===== DATA BLOCK =====
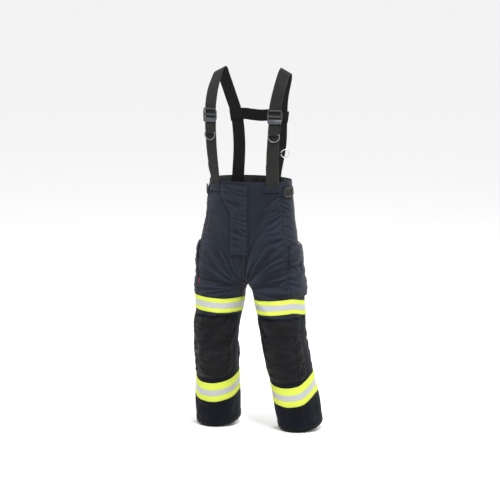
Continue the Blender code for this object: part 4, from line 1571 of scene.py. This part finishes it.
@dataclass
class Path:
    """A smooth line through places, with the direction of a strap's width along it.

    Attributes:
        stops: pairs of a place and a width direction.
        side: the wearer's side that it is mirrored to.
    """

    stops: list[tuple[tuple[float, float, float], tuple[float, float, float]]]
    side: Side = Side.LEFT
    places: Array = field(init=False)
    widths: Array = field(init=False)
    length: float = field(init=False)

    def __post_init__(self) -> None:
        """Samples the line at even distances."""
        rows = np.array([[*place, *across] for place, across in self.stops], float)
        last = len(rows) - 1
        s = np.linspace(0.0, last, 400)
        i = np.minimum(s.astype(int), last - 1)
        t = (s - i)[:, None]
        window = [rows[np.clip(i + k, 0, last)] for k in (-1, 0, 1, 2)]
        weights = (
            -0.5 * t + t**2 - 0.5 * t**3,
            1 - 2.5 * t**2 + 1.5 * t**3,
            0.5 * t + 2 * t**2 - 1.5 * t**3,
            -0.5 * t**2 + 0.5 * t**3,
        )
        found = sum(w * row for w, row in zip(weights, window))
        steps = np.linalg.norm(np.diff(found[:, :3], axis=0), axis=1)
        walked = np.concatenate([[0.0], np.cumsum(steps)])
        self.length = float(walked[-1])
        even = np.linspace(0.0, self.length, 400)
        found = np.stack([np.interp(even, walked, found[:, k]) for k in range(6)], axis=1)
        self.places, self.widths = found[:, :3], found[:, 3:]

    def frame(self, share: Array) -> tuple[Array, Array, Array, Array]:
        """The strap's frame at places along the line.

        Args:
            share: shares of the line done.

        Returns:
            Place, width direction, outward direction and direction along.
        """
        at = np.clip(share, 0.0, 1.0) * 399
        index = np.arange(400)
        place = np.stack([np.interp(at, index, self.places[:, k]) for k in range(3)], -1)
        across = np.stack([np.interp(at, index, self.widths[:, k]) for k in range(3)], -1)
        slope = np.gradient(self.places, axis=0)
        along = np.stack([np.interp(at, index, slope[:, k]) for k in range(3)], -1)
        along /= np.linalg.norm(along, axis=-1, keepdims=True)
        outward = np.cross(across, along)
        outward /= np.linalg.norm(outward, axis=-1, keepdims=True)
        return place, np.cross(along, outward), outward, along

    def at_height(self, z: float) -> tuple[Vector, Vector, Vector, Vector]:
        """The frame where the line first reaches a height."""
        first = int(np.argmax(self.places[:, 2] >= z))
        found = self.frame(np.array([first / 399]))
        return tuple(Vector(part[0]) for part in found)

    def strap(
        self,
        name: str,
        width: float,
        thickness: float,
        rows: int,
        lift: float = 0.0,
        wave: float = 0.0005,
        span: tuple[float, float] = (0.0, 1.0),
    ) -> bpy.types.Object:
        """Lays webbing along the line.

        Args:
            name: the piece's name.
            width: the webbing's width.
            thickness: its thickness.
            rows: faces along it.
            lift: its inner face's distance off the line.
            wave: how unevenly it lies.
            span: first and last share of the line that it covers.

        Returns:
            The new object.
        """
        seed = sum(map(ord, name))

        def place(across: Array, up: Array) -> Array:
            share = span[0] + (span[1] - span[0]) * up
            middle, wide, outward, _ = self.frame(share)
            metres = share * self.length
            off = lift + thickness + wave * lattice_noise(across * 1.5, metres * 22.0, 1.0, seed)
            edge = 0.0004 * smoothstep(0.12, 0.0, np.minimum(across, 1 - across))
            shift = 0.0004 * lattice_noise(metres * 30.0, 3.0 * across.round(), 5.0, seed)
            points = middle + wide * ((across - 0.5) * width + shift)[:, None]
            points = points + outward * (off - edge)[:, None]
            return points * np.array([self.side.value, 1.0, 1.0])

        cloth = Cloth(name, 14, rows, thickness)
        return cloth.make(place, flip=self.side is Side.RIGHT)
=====
**TASK OBJECTIVE**
Print only the lines from the top of the data above down to the line holding "width along it.", inclusive.

**CORRECT RESULT**
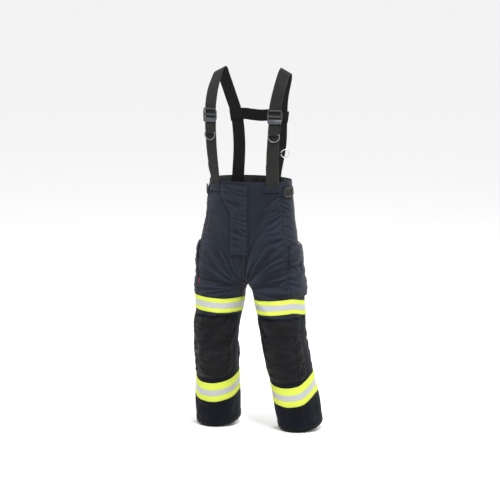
Continue the Blender code for this object: part 4, from line 1571 of scene.py. This part finishes it.
@dataclass
class Path:
    """A smooth line through places, with the direction of a strap's width along it.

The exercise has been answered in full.